* Start Provided material *

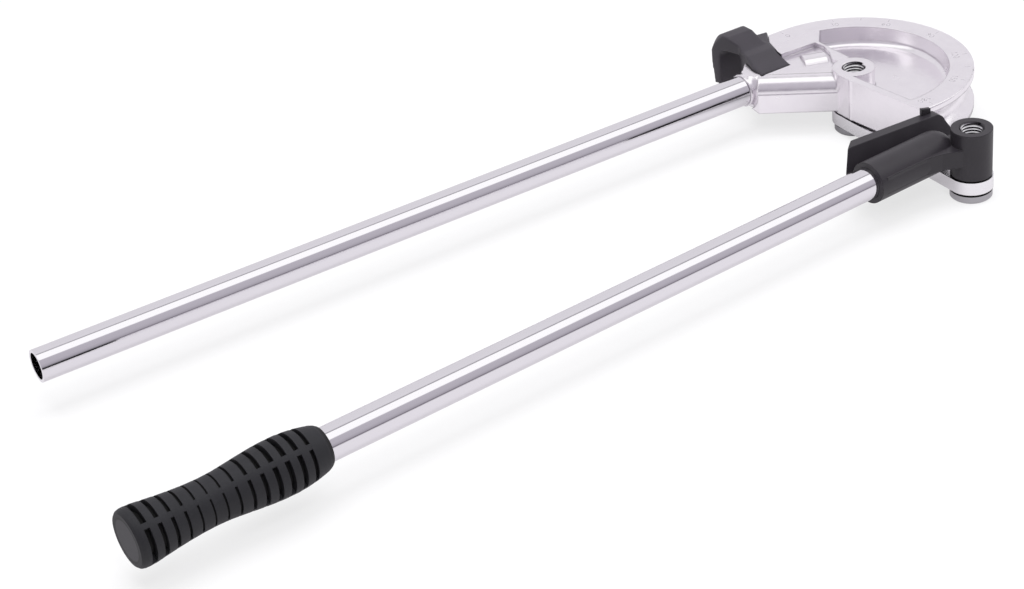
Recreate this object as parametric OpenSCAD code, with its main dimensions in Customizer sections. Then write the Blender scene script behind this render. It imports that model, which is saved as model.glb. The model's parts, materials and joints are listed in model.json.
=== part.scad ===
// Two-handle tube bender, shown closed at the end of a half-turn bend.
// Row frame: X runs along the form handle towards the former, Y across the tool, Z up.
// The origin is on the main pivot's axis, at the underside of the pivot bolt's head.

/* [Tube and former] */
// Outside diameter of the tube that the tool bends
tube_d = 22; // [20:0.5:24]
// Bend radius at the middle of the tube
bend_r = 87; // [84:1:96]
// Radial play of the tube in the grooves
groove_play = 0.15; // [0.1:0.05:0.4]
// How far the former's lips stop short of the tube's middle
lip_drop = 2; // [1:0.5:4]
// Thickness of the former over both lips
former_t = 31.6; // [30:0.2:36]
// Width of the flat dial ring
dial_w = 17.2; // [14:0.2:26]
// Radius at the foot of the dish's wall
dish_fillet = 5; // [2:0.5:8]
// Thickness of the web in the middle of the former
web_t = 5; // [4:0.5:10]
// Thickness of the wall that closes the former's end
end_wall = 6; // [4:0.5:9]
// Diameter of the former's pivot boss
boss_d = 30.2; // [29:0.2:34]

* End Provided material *

- [Exercise description]
All of the material above needs to be copied exactly.

- [Output of the task]
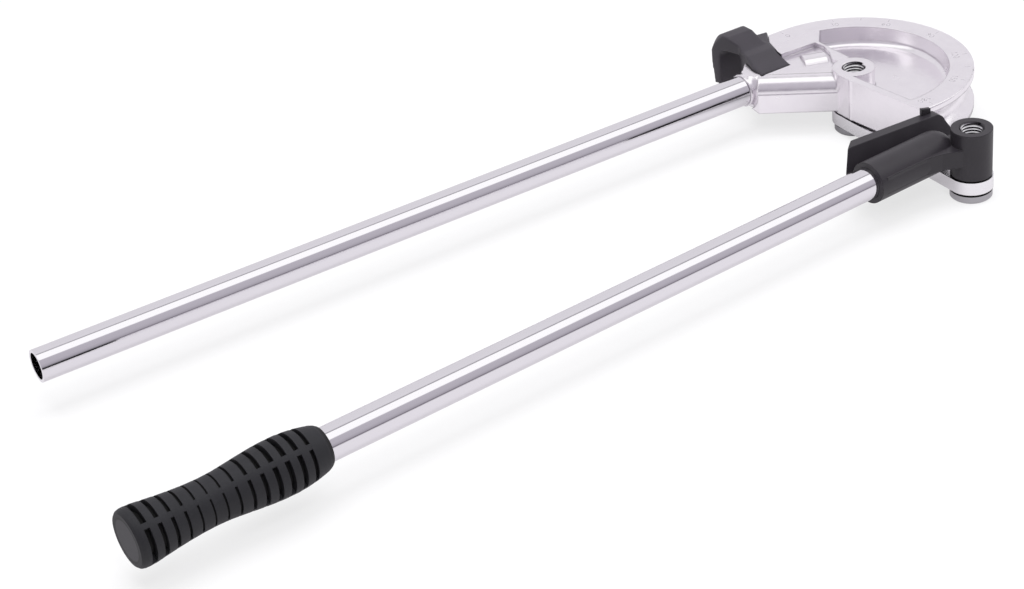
Recreate this object as parametric OpenSCAD code, with its main dimensions in Customizer sections. Then write the Blender scene script behind this render. It imports that model, which is saved as model.glb. The model's parts, materials and joints are listed in model.json.
=== part.scad ===
// Two-handle tube bender, shown closed at the end of a half-turn bend.
// Row frame: X runs along the form handle towards the former, Y across the tool, Z up.
// The origin is on the main pivot's axis, at the underside of the pivot bolt's head.

/* [Tube and former] */
// Outside diameter of the tube that the tool bends
tube_d = 22; // [20:0.5:24]
// Bend radius at the middle of the tube
bend_r = 87; // [84:1:96]
// Radial play of the tube in the grooves
groove_play = 0.15; // [0.1:0.05:0.4]
// How far the former's lips stop short of the tube's middle
lip_drop = 2; // [1:0.5:4]
// Thickness of the former over both lips
former_t = 31.6; // [30:0.2:36]
// Width of the flat dial ring
dial_w = 17.2; // [14:0.2:26]
// Radius at the foot of the dish's wall
dish_fillet = 5; // [2:0.5:8]
// Thickness of the web in the middle of the former
web_t = 5; // [4:0.5:10]
// Thickness of the wall that closes the former's end
end_wall = 6; // [4:0.5:9]
// Diameter of the former's pivot boss
boss_d = 30.2; // [29:0.2:34]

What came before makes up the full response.